* BEGIN Given information *

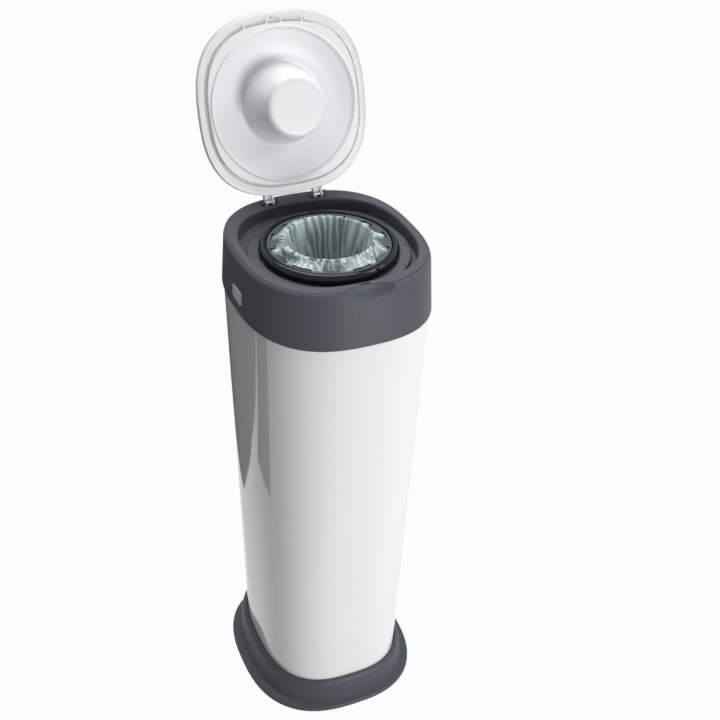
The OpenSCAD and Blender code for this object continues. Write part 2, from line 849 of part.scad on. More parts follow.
module lid_shell() {
    hw = lid_hw;
    hd = lid_hd;
    n = lid_n;
    y = ring_y;
    z = lid_z;
    crown = z + 8 + dome_h;
    lip = 3.2;
    color("whitesmoke")
    lid_opened()
    difference() {
        union() {
            difference() {
                loft([
                    ring(hw - 1.2, hd - 1.2, n, z, y),
                    ring(hw - 0.3, hd - 0.3, n, z + 1.2, y),
                    ring(hw, hd, n, z + 6, y),
                    ring(hw - 0.8, hd - 0.8, n, z + 7.8, y),
                    ring(hw - 2.6, hd - 2.6, n, z + 8.9, y),
                    ring(hw - 7.4, hd - 7.4, n, z + 10, y),
                    ring(hw - 12.5, hd - 12.5, n, crown - 10, y),
                    ring(hw - 23, hd - 23, 2.5, crown - 5.4, y),
                    ring(hw - 43, hd - 44, 2.3, crown - 2, y),
                    ring(hw - 72, hd - 74, 2, crown - 0.4, y),
                    ring(6, 6, 2, crown, y)
                ]);
                loft([
                    ring(hw - liner_side + 1.4, hd - liner_end + 1.6, n, z - 0.1, y),
                    ring(hw - liner_side + 1.4, hd - liner_end + 1.6, n, z + lip, y),
                    ring(hw - 3.4, hd - 3.4, n, z + lip + 0.1, y),
                    ring(hw - 3.2, hd - 3.2, n, z + 5.6, y),
                    ring(hw - 5.2, hd - 5.2, n, z + 7.2, y),
                    ring(hw - 9.6, hd - 9.6, n, z + 8, y),
                    ring(hw - 14.6, hd - 14.6, n, crown - 12.4, y),
                    ring(hw - 24.4, hd - 24.4, 2.5, crown - 7.8, y),
                    ring(hw - 44, hd - 45, 2.3, crown - 4.4, y),
                    ring(hw - 73, hd - 75, 2, crown - 2.8, y)
                ]);
                clip_zone(0.8)
                    plate(hw - 6, hd - liner_end + 4.4, n, z - 1, 1 + lip, y);
                translate([-38, 89.6, z - 1])
                    cube([76, 0.5, 1.4]);
            }
            lid_arms();
            hinge_ribs();
            latch_hook();
        }
        for (side = [-1, 1])
            translate([side * (knuckle_in + knuckle_w / 2) - 9, hinge_y, hinge_z])
                rotate([0, 90, 0])
                    cylinder(r = pin_r + 0.05, h = 18);
    }
}

// Keeps what lies in the stretch of the front edge where the liner clips into the shell
module clip_zone(gap = 0) {
    intersection() {
        children();
        translate([clip_from - gap, -120, 0])
            cube([clip_to - clip_from + 2 * gap, 50, 900]);
    }
}

// Snap hook and two smaller ribs at the front of the flange
module latch_hook() {
    translate([-5.6, -107.7, lid_z - 4.6])
        cube([3, 1.3, 5.6]);
    translate([-5.6, -107.9, lid_z - 4.6])
        cube([3, 0.8, 1.2]);
    for (x = [-0.6, 3.6])
        translate([x, -107.7, lid_z - 2.4])
            cube([1, 1.3, 3.4]);
}

// The dish that snaps into the shell: a plate with an upstand, a bead and catches
module lid_liner() {
    hw = lid_hw - liner_side;
    hd = lid_hd - liner_end;
    y = ring_y;
    z = liner_z;
    bead_r = 86.6;
    color("white")
    lid_opened()
    union() {
        difference() {
            plate(hw, hd, lid_n, z, 1.8, y);
            translate([0, y, z - 1])
                cylinder(r = bead_r - 1, h = 6);
        }
        difference() {
            plate(hw, hd, lid_n, z, 3.6, y);
            plate(hw - 1.6, hd - 1.6, lid_n, z - 1, 8, y);
        }
        turned([
            [bead_r + 2, 0.4], [bead_r + 1.8, -2.4], [bead_r + 1, -3.7], [bead_r, -4],
            [bead_r - 1.2, -3.4], [bead_r - 3, -0.8], [bead_r - 4.2, 0.6], [78, 2.2], [70, 3.9],
            [60, 4.9], [52, 5], [cup_root_r, 4.8], [cup_root_r, 6.6], [52, 6.8], [60, 6.7],
            [70, 5.8], [78, 4.2], [bead_r - 3.6, 2.6], [bead_r + 2, 1.8]
        ], z);
        clip_zone()
            difference() {
                plate(hw + 2.2, hd + 2.2, lid_n, z + 0.9, 1.6, y);
                plate(hw - 1, hd - 1, lid_n, z, 5, y);
            }
        for (x = [-38, -10.8, 6.2, 32])
            clip_bridge(x, hw + 2.2, hd + 2.2);
        for (side = [-1, 1])
            translate([side * (hw + 1), y, z + 1.1])
                cube([4, 18, 1.6], center = true);
    }
}

// A catch at x that reaches over the flange's lip on the front edge
module clip_bridge(x, hw, hd) {
    reach = hd * pow(1 - pow(abs(x) / hw, lid_n), 1 / lid_n);
    translate([x - 1.3, ring_y - reach - 3.4, liner_z + 0.3])
        cube([2.6, 5, 1.4]);
}

// The plug cup in the middle of the dish, a tapered pot with a rounded end
module plug_cup() {
    depth = liner_z - rim_z + cup_depth;
    color("white")
    lid_opened()
    turned([
        [cup_root_r, 4.8], [47.6, 4.2], [46.7, 3], [46.2, 1.2], [cup_r + 1.2, 8 - depth],
        [cup_r + 0.5, 4.6 - depth], [cup_r - 0.8, 2.2 - depth], [cup_r - 2.8, 0.7 - depth],
        [cup_r - 5.4, 0.1 - depth], [1, 0.2 - depth], [0.8, -0.2 - depth], [0, -0.2 - depth],
        [0, 2.1 - depth], [cup_r - 6, 2 - depth], [cup_r - 3, 3 - depth], [cup_r - 1.3, 5.6 - depth],
        [cup_r - 0.7, 8 - depth], [44.3, 1.2], [45.2, 4.4], [46.6, 6.1], [cup_root_r, 6.6]
    ], liner_z);
}

base_plinth();
foot_pads();
base_screws();
body_shell();
body_floor();
collar_shell();
dial_plate();
dial_marks();
film_gripper();
gripper_screws();
hinge_pin(-1);  // hinge_pin_left
hinge_pin(1);  // hinge_pin_right
release_button(-1);  // release_button_left
release_button(1);  // release_button_right
button_spring(-1);  // button_spring_left
button_spring(1);  // button_spring_right
twist_ring();
ring_retainer();
cassette_tub();
cassette_cover();
film_pack();
film_skirt();
film_funnel();
film_tube();
film_twist();
lid_shell();
lid_liner();
plug_cup();
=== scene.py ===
import math

import bpy
from mathutils import Matrix, Vector, noise


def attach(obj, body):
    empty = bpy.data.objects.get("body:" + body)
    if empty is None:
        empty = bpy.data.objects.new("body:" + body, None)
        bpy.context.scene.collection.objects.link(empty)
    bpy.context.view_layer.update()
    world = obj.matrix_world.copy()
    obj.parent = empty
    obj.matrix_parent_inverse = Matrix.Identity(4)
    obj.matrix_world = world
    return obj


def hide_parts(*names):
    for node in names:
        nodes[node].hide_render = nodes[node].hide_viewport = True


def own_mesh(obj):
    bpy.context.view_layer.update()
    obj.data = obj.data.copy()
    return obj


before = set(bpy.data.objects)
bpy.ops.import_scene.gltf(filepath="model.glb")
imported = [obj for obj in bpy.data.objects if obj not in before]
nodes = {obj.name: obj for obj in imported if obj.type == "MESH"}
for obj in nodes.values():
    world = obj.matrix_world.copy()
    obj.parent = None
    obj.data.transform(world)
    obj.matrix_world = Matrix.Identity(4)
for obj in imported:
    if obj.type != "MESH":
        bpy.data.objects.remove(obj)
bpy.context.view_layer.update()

scene = bpy.context.scene
scene.view_settings.view_transform = "Standard"

# ---- Camera ----
# A long lens looks down on the front left of the bin from well above the open lid.
# The frame is square, and the bin stands a little left of its middle.
look_at = Vector((0, 0, 0.47454))
camera_distance = 1.46598
turn = math.radians(-22.725)
tilt = math.radians(34.309)
roll = math.radians(0.942)
back = Vector((math.sin(turn) * math.cos(tilt), -math.cos(turn) * math.cos(tilt), math.sin(tilt)))
right = (-back).cross(Vector((0, 0, 1))).normalized()
up = right.cross(-back).normalized()
camera_right = math.cos(roll) * right + math.sin(roll) * up
camera_up = math.cos(roll) * up - math.sin(roll) * right

lens = bpy.data.cameras.new("bin_camera")
lens.lens = 61.37
lens.sensor_width = 36
lens.shift_x = 0.05035
camera = bpy.data.objects.new("bin_camera", lens)
place = Matrix((camera_right, camera_up, back)).transposed().to_4x4()
place.translation = look_at + camera_distance * back
camera.matrix_world = place
scene.collection.objects.link(camera)
scene.camera = camera

# ---- Studio ----
# A white room with a pale floor. A broad soft lamp stands low at the front right, a smaller one
# higher up at the right, and a wide one hangs overhead, a little behind the bin.


def soft_lamp(name, direction, distance, size, power, spot):
    """A soft panel that shines at a spot from the given direction and distance."""
    light = bpy.data.lights.new(name, "AREA")
    light.shape = "RECTANGLE"
    light.size, light.size_y = size
    light.energy = power
    lamp = bpy.data.objects.new(name, light)
    lamp.location = spot + distance * Vector(direction).normalized()
    lamp.rotation_euler = (spot - lamp.location).to_track_quat("-Z", "Y").to_euler()
    lamp.visible_camera = False
    scene.collection.objects.link(lamp)


middle = Vector((0, 0, 0.42))
soft_lamp("key_lamp", (0.32, -0.947, 0.03), 3.0, (1.0, 0.9), 55, middle)
soft_lamp("side_lamp", (0.8, -0.35, 0.75), 2.4, (1.0, 1.0), 13, middle)
soft_lamp("top_lamp", (0.0, 0.3, 1.0), 2.6, (2.0, 2.0), 63, middle)

# The walls give matt faces only a dim, slightly blue light, and polished faces a brighter mirror image.
# Seen straight on or through the lid, the walls are plain white.
room = bpy.data.worlds.new("white_room")
scene.world = room
room.use_nodes = True
wall = room.node_tree
wall.nodes.clear()


def new_node(tree, kind, **values):
    """Adds a shader node and sets its properties."""
    made = tree.nodes.new(kind)
    for key, value in values.items():
        setattr(made, key, value)
    return made


wall_ray = new_node(wall, "ShaderNodeLightPath")
dim = new_node(wall, "ShaderNodeBackground")
dim.inputs["Color"].default_value = (0.97, 0.985, 1.0, 1)
dim.inputs["Strength"].default_value = 0.17
seen = new_node(wall, "ShaderNodeBackground")
seen.inputs["Color"].default_value = (1, 1, 1, 1)
seen.inputs["Strength"].default_value = 1.0
mirrored = new_node(wall, "ShaderNodeBackground")
mirrored.inputs["Strength"].default_value = 0.9
glossy_mix = new_node(wall, "ShaderNodeMixShader")
wall.links.new(wall_ray.outputs["Is Glossy Ray"], glossy_mix.inputs[0])
wall.links.new(dim.outputs[0], glossy_mix.inputs[1])
wall.links.new(mirrored.outputs[0], glossy_mix.inputs[2])
clear_ray = new_node(wall, "ShaderNodeMath", operation="MAXIMUM")
wall.links.new(wall_ray.outputs["Is Camera Ray"], clear_ray.inputs[0])
wall.links.new(wall_ray.outputs["Is Transmission Ray"], clear_ray.inputs[1])
all_rays = new_node(wall, "ShaderNodeMixShader")
wall.links.new(clear_ray.outputs[0], all_rays.inputs[0])
wall.links.new(glossy_mix.outputs[0], all_rays.inputs[1])
wall.links.new(seen.outputs[0], all_rays.inputs[2])
world_out = new_node(wall, "ShaderNodeOutputWorld")
wall.links.new(all_rays.outputs[0], world_out.inputs[0])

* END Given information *

• **Required work**:
Everything from the line with "a rounded end" through the line with "in imported if", both ends included, should be repeated exactly; nothing else should appear.

• **Response to the exercise**:
// The plug cup in the middle of the dish, a tapered pot with a rounded end
module plug_cup() {
    depth = liner_z - rim_z + cup_depth;
    color("white")
    lid_opened()
    turned([
        [cup_root_r, 4.8], [47.6, 4.2], [46.7, 3], [46.2, 1.2], [cup_r + 1.2, 8 - depth],
        [cup_r + 0.5, 4.6 - depth], [cup_r - 0.8, 2.2 - depth], [cup_r - 2.8, 0.7 - depth],
        [cup_r - 5.4, 0.1 - depth], [1, 0.2 - depth], [0.8, -0.2 - depth], [0, -0.2 - depth],
        [0, 2.1 - depth], [cup_r - 6, 2 - depth], [cup_r - 3, 3 - depth], [cup_r - 1.3, 5.6 - depth],
        [cup_r - 0.7, 8 - depth], [44.3, 1.2], [45.2, 4.4], [46.6, 6.1], [cup_root_r, 6.6]
    ], liner_z);
}

base_plinth();
foot_pads();
base_screws();
body_shell();
body_floor();
collar_shell();
dial_plate();
dial_marks();
film_gripper();
gripper_screws();
hinge_pin(-1);  // hinge_pin_left
hinge_pin(1);  // hinge_pin_right
release_button(-1);  // release_button_left
release_button(1);  // release_button_right
button_spring(-1);  // button_spring_left
button_spring(1);  // button_spring_right
twist_ring();
ring_retainer();
cassette_tub();
cassette_cover();
film_pack();
film_skirt();
film_funnel();
film_tube();
film_twist();
lid_shell();
lid_liner();
plug_cup();
=== scene.py ===
import math

import bpy
from mathutils import Matrix, Vector, noise


def attach(obj, body):
    empty = bpy.data.objects.get("body:" + body)
    if empty is None:
        empty = bpy.data.objects.new("body:" + body, None)
        bpy.context.scene.collection.objects.link(empty)
    bpy.context.view_layer.update()
    world = obj.matrix_world.copy()
    obj.parent = empty
    obj.matrix_parent_inverse = Matrix.Identity(4)
    obj.matrix_world = world
    return obj


def hide_parts(*names):
    for node in names:
        nodes[node].hide_render = nodes[node].hide_viewport = True


def own_mesh(obj):
    bpy.context.view_layer.update()
    obj.data = obj.data.copy()
    return obj


before = set(bpy.data.objects)
bpy.ops.import_scene.gltf(filepath="model.glb")
imported = [obj for obj in bpy.data.objects if obj not in before]
nodes = {obj.name: obj for obj in imported if obj.type == "MESH"}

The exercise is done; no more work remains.